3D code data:
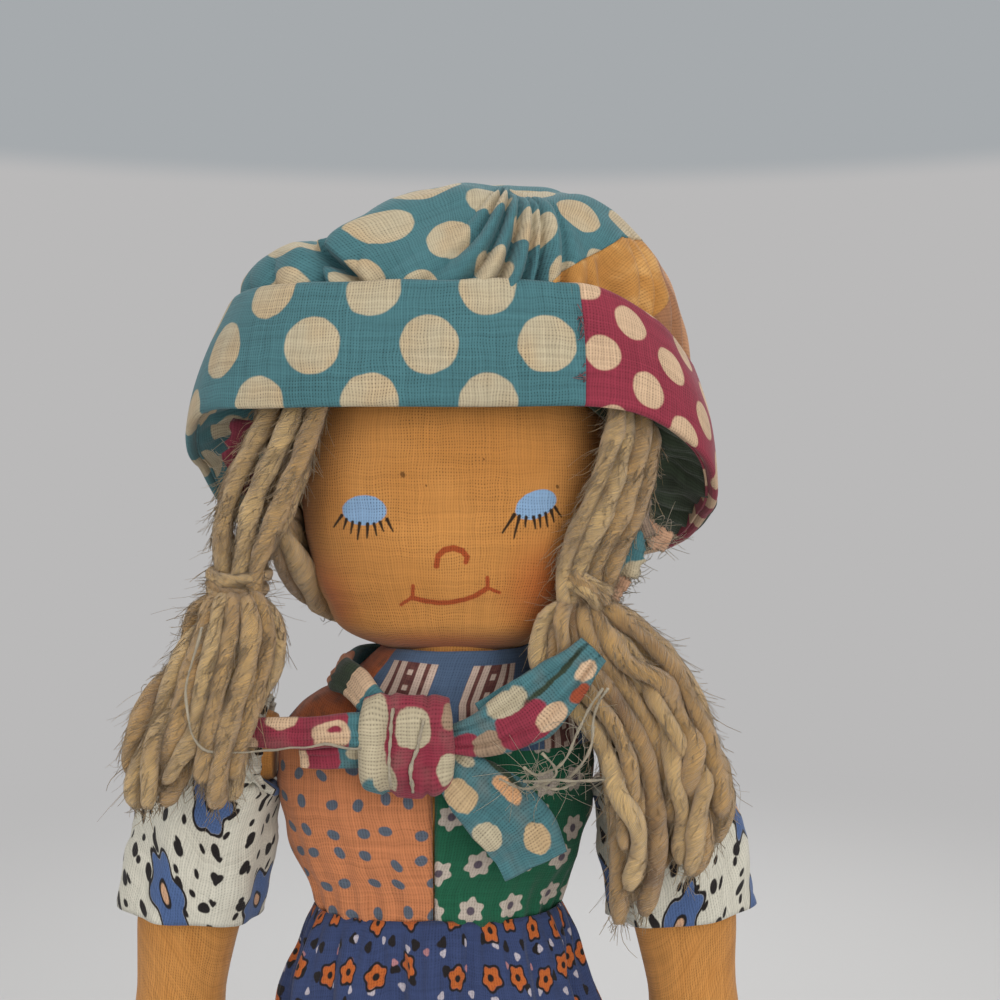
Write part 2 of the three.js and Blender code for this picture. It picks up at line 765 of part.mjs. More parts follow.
function pigtailCurve({ side, topDrop, tuftLength, braidShares, tuftShares }) {
  const braidBottom = pigtailTop - braidHeight;
  const top = pigtailTop - topDrop;
  const place = (x, y, z) => new THREE.Vector3(side * headWidth / 2 * x, -headDepth / 2 * y, z);
  const last = braidShares.length - 1;
  const plaited = braidShares.map(([x, y], k) => place(x, y, top + (braidBottom - top) * k / last));
  const loose = tuftShares.map(([x, y, z]) => place(x, y, braidBottom - tuftLength * z));
  return new THREE.CatmullRomCurve3([...plaited, ...loose]);
}

// Share of the curve's length at which it has come down to a height
function shareAtHeight(curve, height) {
  const steps = 400;
  let k = 0;
  while (k < steps && curve.getPointAt(k / steps).z > height) k += 1;
  return k / steps;
}

function tieRing(place, along) {
  const inner = braidProfileShares[3][1] * braidWidth / 2 + clearance * 2;
  const outline = [new THREE.Vector2(inner, 0)];
  for (let turn = 0; turn < tieTurnCount; turn += 1) {
    for (const [out, up] of [[0.4, 0.02], [1, 0.5], [0.4, 0.98]]) {
      outline.push(new THREE.Vector2(inner + tieYarn * out, (turn + up) * tieYarn));
    }
  }
  outline.push(new THREE.Vector2(inner, tieTurnCount * tieYarn));
  outline.push(outline[0].clone());
  const ring = new THREE.LatheGeometry(outline, thinSteps + 2);
  ring.translate(0, -tieTurnCount * tieYarn / 2, 0);
  ring.applyQuaternion(new THREE.Quaternion().setFromUnitVectors(new THREE.Vector3(0, 1, 0), along));
  ring.translate(place.x, place.y, place.z);
  return toGeometry(toSolid(ring));
}

for (const [name, pigtail] of Object.entries(pigtails)) {
  const curve = pigtailCurve(pigtail);
  const bound = shareAtHeight(curve, pigtailTop - braidHeight);
  const gapShare = clearance / curve.getLength();
  const part = (profile, width, depth, from, to) => {
    const centreLine = {
      getPointAt: (t) => curve.getPointAt(from + (to - from) * t),
      getTangentAt: (t) => curve.getTangentAt(from + (to - from) * t),
    };
    return sweptSurface(centreLine, profile, width, depth);
  };
  const braid = part(braidProfileShares, braidWidth, braidWidth, 0, bound);
  const tuft = part(tuftProfileShares, pigtail.tuftWidth, tuftDepth, bound + gapShare, 1);
  addPiece(headGroup, `${name}_braid`, stuffed(braid, thinSteps, evenRows(0, 1, 8)), colours.yarn);
  addPiece(headGroup, `${name}_tie`, tieRing(curve.getPointAt(bound * tieShare),
    curve.getTangentAt(bound * tieShare).negate()), colours.yarn);
  addPiece(headGroup, `${name}_tuft`, stuffed(tuft, thinSteps, evenRows(0, 1, 8)), colours.yarn);
}

// Cap. Every ring of it follows the brim edge, which hangs lower at the back and at the
// doll's left, so the underside, brim and crown all meet along the same line.
const brimFront = chin + brimFrontRise;
function edgeHeight(turn) {
  return brimFront - brimDrop * roundShare(brimDropShares, turn);
}
function capRing(turn, inset, rise) {
  const ring = ringPoint(turn, brimWidth / 2 - inset, brimDepth / 2 - inset, capSquareness);
  ring.y += brimBack;
  ring.z = edgeHeight(turn) + rise;
  return ring;
}
function brimSurface(inset) {
  return (turn, share) => {
    const bulge = Math.sin(share * Math.PI) * doubledCloth * 0.4;
    return capRing(turn, inset + brimLeanIn * share - bulge, brimHeight * share);
  };
}
const brim = clothPiece(brimSurface(0), brimSurface(doubledCloth), [0, 1, 54], evenRows(0, 1, 4));
const capReach = brimWidth;
const capCentre = new THREE.Vector3(0, brimBack, 0);
const capFloor = brimFront - brimDrop - overrun;
const capRoof = crownRise + brimHeight + brimDrop + 3 * overrun;
const seamShare = clearance / (Math.PI * brimDepth) / 2;
function capWedge(from, to, centre, roof = capRoof) {
  const block = wedge(from, to, centre, overrun, capReach, roof);
  block.translate(0, 0, capFloor);
  return block;
}
const brimSeamShares = [0.093, 0.36, 0.66];
const brimPanels = [
  ['brim_maroon', brimSeamShares[0], brimSeamShares[1], colours.maroon],
  ['brim_mustard', brimSeamShares[1], brimSeamShares[2], colours.mustard],
  ['brim_teal', brimSeamShares[2], brimSeamShares[0] + 1, colours.teal],
];
for (const [name, from, to, color] of brimPanels) {
  addPiece(headGroup, name, keepWithin(brim, capWedge(from + seamShare, to - seamShare,
    capCentre)), color);
}

// Headband: the part of the cap that grips the head, just above the brim edge
function headbandRing(turn, grow, rise) {
  const ring = ringPoint(turn, headbandWidth / 2 + grow, headbandDepth / 2 + grow, headbandSquareness);
  ring.y += headbandBack;
  ring.z = edgeHeight(turn) + headbandRise + rise;
  return ring;
}
addPiece(headGroup, 'cap_headband', clothPiece(
  (turn, share) => headbandRing(turn, cloth, headbandHeight * share),
  (turn, share) => headbandRing(turn, 0, headbandHeight * share), [0, 1, 32], [0, 1]),
colours.darkGreen);

// Underside: from the foot of the headband out to the inner face of the brim
function undersideSurface(rise) {
  return (turn, share) => {
    const inner = headbandRing(turn, cloth + clearance, rise);
    const outer = capRing(turn, doubledCloth + clearance + brimLeanIn * 0.2, rise);
    return outer.lerp(inner, share);
  };
}
addPiece(headGroup, 'cap_underside', clothPiece(undersideSurface(0), undersideSurface(cloth),
  [0, 1, 36], evenRows(0, 1, 2)), colours.darkGreen);

// Crown: a puff of cloth gathered into the top of the brim, each gather fading upwards
const crownApex = new THREE.Vector3(crownSide, crownBack, brimFront + brimHeight + crownRise);
function crownSurface(distance) {
  return (turn, share) => {
    const angle = share * Math.PI / 2;
    const tucked = brimLeanIn + doubledCloth + clearance;
    const base = capRing(turn, tucked, brimHeight - crownTuck);
    const inward = 1 - Math.cos(angle);
    const point = base.clone().lerp(crownApex, inward);
    point.z = base.z + (crownApex.z - base.z) * Math.sin(angle);
    const out = new THREE.Vector3(base.x, base.y - brimBack, 0).normalize();
    const gather = (1 + Math.cos(turn * 2 * Math.PI * gatherCount)) / 2;
    const fade = Math.max(0, 1 - share * 2.2);
    point.addScaledVector(out, -gatherDepth * gather * fade);
    const normal = out.multiplyScalar(Math.cos(angle));
    normal.z = Math.sin(angle);
    return point.addScaledVector(normal.normalize(), distance - cloth);
  };
}
const crownRows = evenRows(0, 0.96, 5);
const crownSteps = gatherCount * 3;
const crownDome = stuffed(crownSurface(cloth), crownSteps, crownRows);
const crownHollow = stuffed((turn, share) => {
  const point = crownSurface(0)(turn, Math.max(share, 0));
  if (share < 0) point.z -= overrun;
  return point;
}, crownSteps, [-1, ...crownRows]);
const crown = cutAway(crownDome, crownHollow);
// Two gores are let in low at the doll's left, and the teal cloth goes over them to the top
const goreRoof = brimFront + brimHeight + goreRise - capFloor;
const goreSeamShares = [0.075, 0.195, 0.3];
const gores = [
  ['crown_mustard', goreSeamShares[0], goreSeamShares[1], colours.mustard],
  ['crown_tan', goreSeamShares[1], goreSeamShares[2], colours.tan],
];
for (const [name, from, to, color] of gores) {
  addPiece(headGroup, name, keepWithin(crown, capWedge(from + seamShare, to - seamShare,
    crownApex, goreRoof - clearance)), color);
}
addPiece(headGroup, 'crown_teal', cutAway(crown, capWedge(goreSeamShares[0], goreSeamShares[2],
  crownApex, goreRoof)), colours.teal);

export default doll;
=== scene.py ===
"""Looks of the patchwork rag doll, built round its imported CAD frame.

Lengths are in millimetres until a mesh is made. +Z is up, the doll faces -Y and its left
hand is on +X. A "turn" is a share of the way round the body from the front (-Y) towards
the doll's left, as in the CAD source.
"""

import math

import bmesh
import bpy
import numpy as np
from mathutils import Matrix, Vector, noise


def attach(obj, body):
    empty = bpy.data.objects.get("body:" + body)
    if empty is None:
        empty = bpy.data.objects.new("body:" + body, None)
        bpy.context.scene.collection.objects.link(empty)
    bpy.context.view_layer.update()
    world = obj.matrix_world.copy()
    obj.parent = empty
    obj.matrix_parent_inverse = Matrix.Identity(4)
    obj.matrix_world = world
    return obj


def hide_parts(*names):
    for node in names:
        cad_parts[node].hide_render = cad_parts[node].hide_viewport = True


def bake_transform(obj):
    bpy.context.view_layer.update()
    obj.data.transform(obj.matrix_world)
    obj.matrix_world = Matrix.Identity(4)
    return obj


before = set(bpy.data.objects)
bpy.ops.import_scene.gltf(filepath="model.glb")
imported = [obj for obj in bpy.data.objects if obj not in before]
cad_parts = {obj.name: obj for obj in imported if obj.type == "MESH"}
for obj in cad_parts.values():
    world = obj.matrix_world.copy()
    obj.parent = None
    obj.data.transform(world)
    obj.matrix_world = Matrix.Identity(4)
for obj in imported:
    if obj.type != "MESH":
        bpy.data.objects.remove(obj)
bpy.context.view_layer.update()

MM = 0.001
FULL = 2 * math.pi

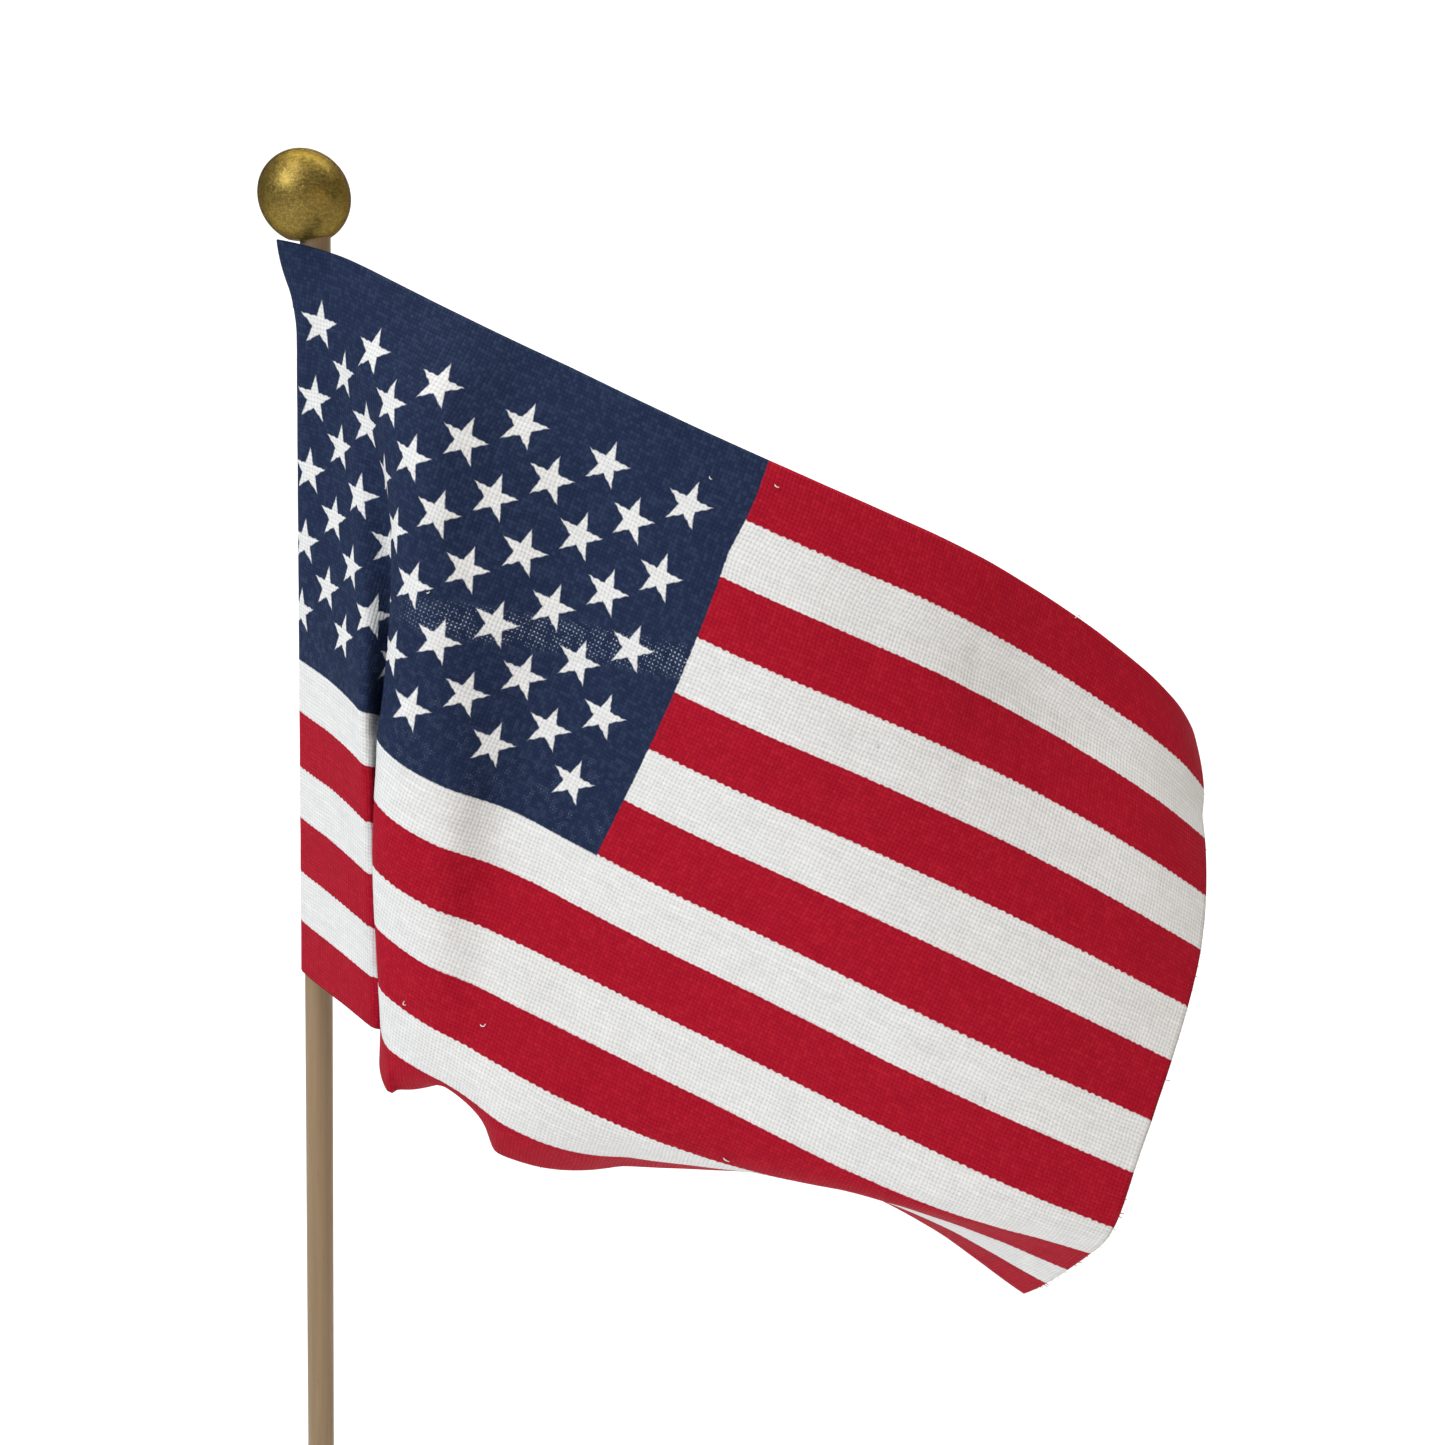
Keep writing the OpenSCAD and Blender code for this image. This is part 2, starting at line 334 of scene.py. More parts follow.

▶ _OBJECTIVE_: Print the lines from the line containing "for (const [name, from, to, color] of gores)" to the line containing "from mathutils import Matrix, Vector, noise", both ends included, exactly and with nothing added.

▶ _FINAL ANSWER_:
for (const [name, from, to, color] of gores) {
  addPiece(headGroup, name, keepWithin(crown, capWedge(from + seamShare, to - seamShare,
    crownApex, goreRoof - clearance)), color);
}
addPiece(headGroup, 'crown_teal', cutAway(crown, capWedge(goreSeamShares[0], goreSeamShares[2],
  crownApex, goreRoof)), colours.teal);

export default doll;
=== scene.py ===
"""Looks of the patchwork rag doll, built round its imported CAD frame.

Lengths are in millimetres until a mesh is made. +Z is up, the doll faces -Y and its left
hand is on +X. A "turn" is a share of the way round the body from the front (-Y) towards
the doll's left, as in the CAD source.
"""

import math

import bmesh
import bpy
import numpy as np
from mathutils import Matrix, Vector, noise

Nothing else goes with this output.